Yahoo hack steals 400,000 passwords. Is yours on the list? - curthopkins
http://www.csmonitor.com/Innovation/Horizons/2012/0712/Yahoo-hack-steals-400-000-passwords.-Is-yours-on-the-list
======
Zenst
This story already been covered I thought. People pick silly passwords, people
pick great passwords. Hosts use expoitable systems, passwords leaked.
Passwords leaked in clear text indicating no encyrption/hashing or anything
approaching the 21st century.

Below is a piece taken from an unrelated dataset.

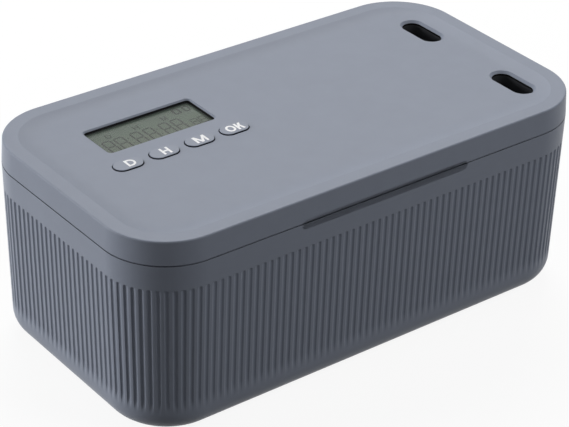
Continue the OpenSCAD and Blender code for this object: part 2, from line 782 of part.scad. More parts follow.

Article then goes on to explain how to protect
yourself and yet ignores the aspect that you could of changed your password
daily and used 200 characters which would require the dexterity of a hamster
on ridlin just to be able to type - that it would of made no difference at all
as they hosted on a insecure server that was expliotable by a type of expliot
that is inexcusable and held them in plain text. Not sure there is much to say
realy apart from if it had been RIM then there would be the standard addition
of how the company is doomed, but as it's yahoo then non of that is mentioned
or even touched upon in any shape or way.

------
redwood
It always bothers me how the focus is on making a robust password when the
real world security risk is not brute force attack but rather phishing. It
always has been (even in the days when hackers would call 'Jim' down at the
control center for a reminder of the password).

------
treyp
Direct link: <http://dazzlepod.com/yahoo/>

------
protolif
I thought that Yahoo was only used by the elderly.